2015 Mississippi Code
Title 27 - TAXATION AND FINANCE
Chapter 107 - DISASTER RELIEF
HURRICANE DISASTER OF 1969
§ 27-107-5 - Authority to borrow certain monies in order to make loans to counties and municipalities; conditions as to loans and their repayment

MS Code § 27-107-5 (2015) What's This?

(1) The Commission of Budget and Accounting, hereinafter referred to as "commission," with the concurrence of the state bond commission, is hereby authorized to borrow at one time or as needed the aggregate sum of five million five hundred thousand dollars ($ 5,500,000.00) from one or multiples of "state general-fund agencies" or "state special-fund agencies" for the purpose of making loans to the eligible counties and municipalities, and said commission is hereby made the loan committee for such purposes as hereinafter provided. In making such loans, the commission is authorized to utilize any of its general powers provided by Sections 27-103-1 through 27-103-75, Mississippi Code of 1972.

(2) Any loan made to a county or municipality under the provisions of this section are hereby made full faith and credit obligations of such counties and municipalities to the State of Mississippi and binding on the governing bodies obtaining such loans and their successors in office until repaid in full as to principal and interest thereon without regard to existing statutory limitations.

(3) The commission shall require a certified copy of a resolution, order, or other appropriate excerpts of the official minutes of the governing board or authorities, to be of such general form and content as the commission may deem appropriate, together with application forms for such state loans.

(4) All loans made under the provisions of this section shall be evidenced by negotiable promissory notes of the county or municipality to be in such standard form and content of acceptable banking standards, shall mature at such times, to bear interest as hereinafter provided, and shall bear the signature of the president or presiding officer and clerk of the board of supervisors and the official seal, or the mayor or presiding officer and city clerk and the official seal.

(5) The loans made hereunder shall bear no interest for the first two (2) years from the date of the loan. However, the loans shall bear the following interest rates thereafter:

Third year Three percent per annum

Fourth year Four percent per annum

Fifth year Five percent per annum

Sixth year and thereafter Six percent per

annum

(6) The governing authorities, borrowing money under Sections 27-107-1 through 27-107-15, are hereby authorized and empowered to levy not to exceed two mills levy on all of the taxable property of the county or municipality at any time after the loan is made, and said levy is hereby designated to repay the loan and it shall not be charged against the existing general laws as to limitations of millage for local governmental purposes.
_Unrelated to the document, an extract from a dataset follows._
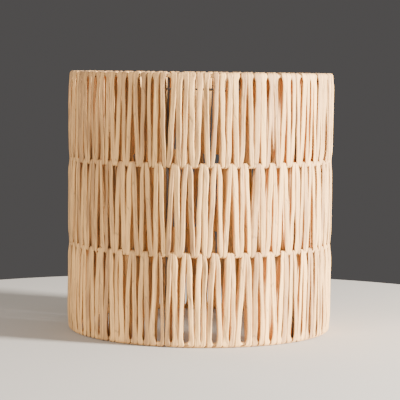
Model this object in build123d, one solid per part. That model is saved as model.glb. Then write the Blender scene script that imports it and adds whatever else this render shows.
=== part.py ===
from build123d import *
import math
import os

# A drum lamp shade: four wire rings on six uprights, laced in three tiers with flat leaf cord.
# +Z is up, the origin is the centre of the bottom, and the sizes are millimetres.

# Overall sizes
shade_diameter = 460.0          # over the lacing
shade_height = 450.0            # over the lacing on both rims

# Frame
ring_wire_diameter = 4.5        # all four rings
upright_wire_diameter = 4.0
upright_count = 6
first_upright_angle = 16.0      # degrees from +X, counter-clockwise seen from above
weld_overrun = 1.5              # how far uprights and arms run past a rim ring's centre

# Fitter
arm_wire_diameter = 4.0
arm_count = 3
arm_bend_radius = 10.0          # on the wire's centre line
fitter_drop = 25.0              # hub below the centre of the top ring
hub_diameter = 32.0
hub_thickness = 3.0
hub_bore_diameter = 11.1        # passes the harp's screw
hub_edge_round = 0.6

# Fibre
rim_wrap_thickness = 1.3        # strip wound round the top and bottom rings
band_wrap_thickness = 0.6       # thinner strip on the two band rings
loop_thickness = 1.8            # lacing cord where it is pressed round a ring
cord_clearance = 0.3            # between a cord panel and the uprights and arms, and between panels
wrap_clearance = 0.1            # between a wrap and the wires and cords that cross it

# Worked out from the sizes above
ring_wire_radius = ring_wire_diameter / 2
upright_radius = upright_wire_diameter / 2
arm_radius = arm_wire_diameter / 2
rim_wrap_radius = ring_wire_radius + rim_wrap_thickness
band_wrap_radius = ring_wire_radius + band_wrap_thickness
lacing_half = rim_wrap_radius + wrap_clearance + loop_thickness
ring_radius = shade_diameter / 2 - lacing_half
bottom_ring_height = lacing_half
top_ring_height = shade_height - lacing_half
tier_height = (top_ring_height - bottom_ring_height) / 3
lower_band_height = bottom_ring_height + tier_height
upper_band_height = bottom_ring_height + 2 * tier_height
upright_position = ring_radius - ring_wire_radius - upright_radius
arm_position = ring_radius - ring_wire_radius - arm_radius
hub_height = top_ring_height - fitter_drop
panel_angle = 360.0 / upright_count
panel_gap_angle = math.degrees(cord_clearance / ring_radius)


def upright_angle(index):
    return first_upright_angle + panel_angle * index


def arm_angle(index):
    # Each arm meets the rim halfway between two uprights.
    return first_upright_angle + panel_angle / 2 + 360.0 / arm_count * index


def ring(height, wire_radius):
    return Pos(0, 0, height) * Torus(ring_radius, wire_radius)


def post(position, angle, radius, low, high):
    # A straight round bar, parallel to +Z, at a distance and an angle from the shade's axis.
    bar = Pos(position, 0, (low + high) / 2) * Cylinder(radius, high - low)
    return Rot(0, 0, angle) * bar


def upright(index):
    low = bottom_ring_height - weld_overrun
    high = top_ring_height + weld_overrun
    return post(upright_position, upright_angle(index), upright_radius, low, high)


def fitter_arm(index):
    # From the hub's edge straight out, then up the inside of the top ring.
    inner_end = Vector(hub_diameter / 4, 0, hub_height)
    corner = Vector(arm_position, 0, hub_height)
    outer_end = Vector(arm_position, 0, top_ring_height + weld_overrun)
    path = FilletPolyline(inner_end, corner, outer_end, radius=arm_bend_radius)
    section = Plane(origin=inner_end, z_dir=(1, 0, 0)) * Circle(arm_radius)
    wire = sweep(section, path=path)
    hub_blank = Pos(0, 0, hub_height) * Cylinder(hub_diameter / 2, 3 * arm_wire_diameter)
    return Rot(0, 0, arm_angle(index)) * (wire - hub_blank)


def fitter_hub():
    washer = Cylinder(hub_diameter / 2, hub_thickness)
    washer = fillet(washer.edges(), hub_edge_round)
    washer = washer - Cylinder(hub_bore_diameter / 2, 2 * hub_thickness)
    return Pos(0, 0, hub_height) * washer


def wrap(height, wrap_radius, meets_arms=False):
    # The strip's outer shape, open where the uprights and the fitter arms meet the ring.
    low = height - 2 * wrap_radius
    high = height + 2 * wrap_radius
    cuts = [ring(height, ring_wire_radius)]
    for index in range(upright_count):
        cuts.append(post(upright_position, upright_angle(index), upright_radius + wrap_clearance, low, high))
    if meets_arms:
        for index in range(arm_count):
            cuts.append(post(arm_position, arm_angle(index), arm_radius + wrap_clearance, low, high))
    return ring(height, wrap_radius) - cuts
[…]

(7) In the event that such loan has not been repaid or arrangements satisfactory to the commission have not been made to repay same within five (5) years from the making of such loan, the commission shall determine that there is a default in the terms of the promissory note, including any interest due thereon, shall enter an order to that effect upon its official minutes and send a certified copy of said order by certified mail, postage prepaid, to the chancery clerk or city clerk, as the case may be. If said default is not satisfied in full on or before the first day of August next following a local ad valorem tax of two mills, or so much thereof as may be required to liquidate the entire indebtedness owed the state within a reasonable number of years as determined by the commission, shall be levied by the county or municipality on all the taxable property in said county or city to be collected in the same manner, time and form as the existing local ad valorem tax levies, and shall be paid into the state treasury.

(8) The proceeds of all loans shall be used only for public governmental functions, services, payment of emergency indebtedness incurred as a direct result of Hurricane Camille, and expenditures authorized by general law and for matching federal grants, private gifts and donations, such federal grants, private gifts and donations being hereby authorized to be received and disbursed as public funds.

(9) The Commission of Budget and Accounting in determining the total amount of loan to each qualifying political subdivision shall take into consideration the extent and degree of the damage, destruction or loss to public properties and the dollar value thereof; the reasonable expectation of loss of present and future revenues; the destruction and damages to tax producing real and personal property; and all appropriate economic factors affecting the ability of said political subdivision to provide necessary public functions.